### SET EXERCISE
Write out all the data again, exactly as it stands.

======== COLLECTED MATERIAL

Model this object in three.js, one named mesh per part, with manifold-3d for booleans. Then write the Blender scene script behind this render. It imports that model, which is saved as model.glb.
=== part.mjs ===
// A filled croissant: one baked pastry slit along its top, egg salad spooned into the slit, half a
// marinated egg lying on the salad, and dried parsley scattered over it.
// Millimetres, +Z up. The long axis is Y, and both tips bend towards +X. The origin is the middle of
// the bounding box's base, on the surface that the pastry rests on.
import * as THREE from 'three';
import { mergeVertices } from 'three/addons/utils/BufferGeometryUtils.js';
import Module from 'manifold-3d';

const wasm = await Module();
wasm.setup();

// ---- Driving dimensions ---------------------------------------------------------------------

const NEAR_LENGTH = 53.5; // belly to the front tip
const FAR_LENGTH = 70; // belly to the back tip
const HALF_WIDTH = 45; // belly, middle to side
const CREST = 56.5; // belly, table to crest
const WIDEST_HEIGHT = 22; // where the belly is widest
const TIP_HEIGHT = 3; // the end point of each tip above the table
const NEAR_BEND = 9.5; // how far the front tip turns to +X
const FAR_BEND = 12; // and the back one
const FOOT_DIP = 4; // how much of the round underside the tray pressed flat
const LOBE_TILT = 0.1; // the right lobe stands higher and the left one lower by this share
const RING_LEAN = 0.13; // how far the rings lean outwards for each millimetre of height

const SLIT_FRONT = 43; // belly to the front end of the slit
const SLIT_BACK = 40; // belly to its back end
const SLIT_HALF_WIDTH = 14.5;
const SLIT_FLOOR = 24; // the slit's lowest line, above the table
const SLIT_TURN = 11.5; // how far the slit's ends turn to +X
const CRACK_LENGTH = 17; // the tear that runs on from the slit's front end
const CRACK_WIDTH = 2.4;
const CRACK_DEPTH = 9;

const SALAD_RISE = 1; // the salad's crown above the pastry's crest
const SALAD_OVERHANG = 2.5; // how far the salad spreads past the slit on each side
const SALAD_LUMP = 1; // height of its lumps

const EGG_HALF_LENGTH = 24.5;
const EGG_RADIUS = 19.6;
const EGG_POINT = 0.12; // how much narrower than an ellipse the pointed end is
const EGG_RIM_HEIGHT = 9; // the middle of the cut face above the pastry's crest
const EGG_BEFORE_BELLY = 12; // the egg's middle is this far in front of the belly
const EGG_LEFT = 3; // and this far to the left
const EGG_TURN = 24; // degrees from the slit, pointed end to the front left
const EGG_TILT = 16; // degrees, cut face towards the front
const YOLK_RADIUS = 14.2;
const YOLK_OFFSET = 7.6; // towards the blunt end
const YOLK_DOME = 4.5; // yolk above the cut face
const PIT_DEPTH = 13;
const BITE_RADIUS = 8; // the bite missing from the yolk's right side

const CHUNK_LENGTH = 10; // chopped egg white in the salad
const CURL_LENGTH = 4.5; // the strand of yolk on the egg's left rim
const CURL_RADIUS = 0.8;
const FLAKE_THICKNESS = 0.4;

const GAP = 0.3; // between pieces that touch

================

### RESULT
Model this object in three.js, one named mesh per part, with manifold-3d for booleans. Then write the Blender scene script behind this render. It imports that model, which is saved as model.glb.
=== part.mjs ===
// A filled croissant: one baked pastry slit along its top, egg salad spooned into the slit, half a
// marinated egg lying on the salad, and dried parsley scattered over it.
// Millimetres, +Z up. The long axis is Y, and both tips bend towards +X. The origin is the middle of
// the bounding box's base, on the surface that the pastry rests on.
import * as THREE from 'three';
import { mergeVertices } from 'three/addons/utils/BufferGeometryUtils.js';
import Module from 'manifold-3d';

const wasm = await Module();
wasm.setup();

// ---- Driving dimensions ---------------------------------------------------------------------

const NEAR_LENGTH = 53.5; // belly to the front tip
const FAR_LENGTH = 70; // belly to the back tip
const HALF_WIDTH = 45; // belly, middle to side
const CREST = 56.5; // belly, table to crest
const WIDEST_HEIGHT = 22; // where the belly is widest
const TIP_HEIGHT = 3; // the end point of each tip above the table
const NEAR_BEND = 9.5; // how far the front tip turns to +X
const FAR_BEND = 12; // and the back one
const FOOT_DIP = 4; // how much of the round underside the tray pressed flat
const LOBE_TILT = 0.1; // the right lobe stands higher and the left one lower by this share
const RING_LEAN = 0.13; // how far the rings lean outwards for each millimetre of height

const SLIT_FRONT = 43; // belly to the front end of the slit
const SLIT_BACK = 40; // belly to its back end
const SLIT_HALF_WIDTH = 14.5;
const SLIT_FLOOR = 24; // the slit's lowest line, above the table
const SLIT_TURN = 11.5; // how far the slit's ends turn to +X
const CRACK_LENGTH = 17; // the tear that runs on from the slit's front end
const CRACK_WIDTH = 2.4;
const CRACK_DEPTH = 9;

const SALAD_RISE = 1; // the salad's crown above the pastry's crest
const SALAD_OVERHANG = 2.5; // how far the salad spreads past the slit on each side
const SALAD_LUMP = 1; // height of its lumps

const EGG_HALF_LENGTH = 24.5;
const EGG_RADIUS = 19.6;
const EGG_POINT = 0.12; // how much narrower than an ellipse the pointed end is
const EGG_RIM_HEIGHT = 9; // the middle of the cut face above the pastry's crest
const EGG_BEFORE_BELLY = 12; // the egg's middle is this far in front of the belly
const EGG_LEFT = 3; // and this far to the left
const EGG_TURN = 24; // degrees from the slit, pointed end to the front left
const EGG_TILT = 16; // degrees, cut face towards the front
const YOLK_RADIUS = 14.2;
const YOLK_OFFSET = 7.6; // towards the blunt end
const YOLK_DOME = 4.5; // yolk above the cut face
const PIT_DEPTH = 13;
const BITE_RADIUS = 8; // the bite missing from the yolk's right side

const CHUNK_LENGTH = 10; // chopped egg white in the salad
const CURL_LENGTH = 4.5; // the strand of yolk on the egg's left rim
const CURL_RADIUS = 0.8;
const FLAKE_THICKNESS = 0.4;

const GAP = 0.3; // between pieces that touch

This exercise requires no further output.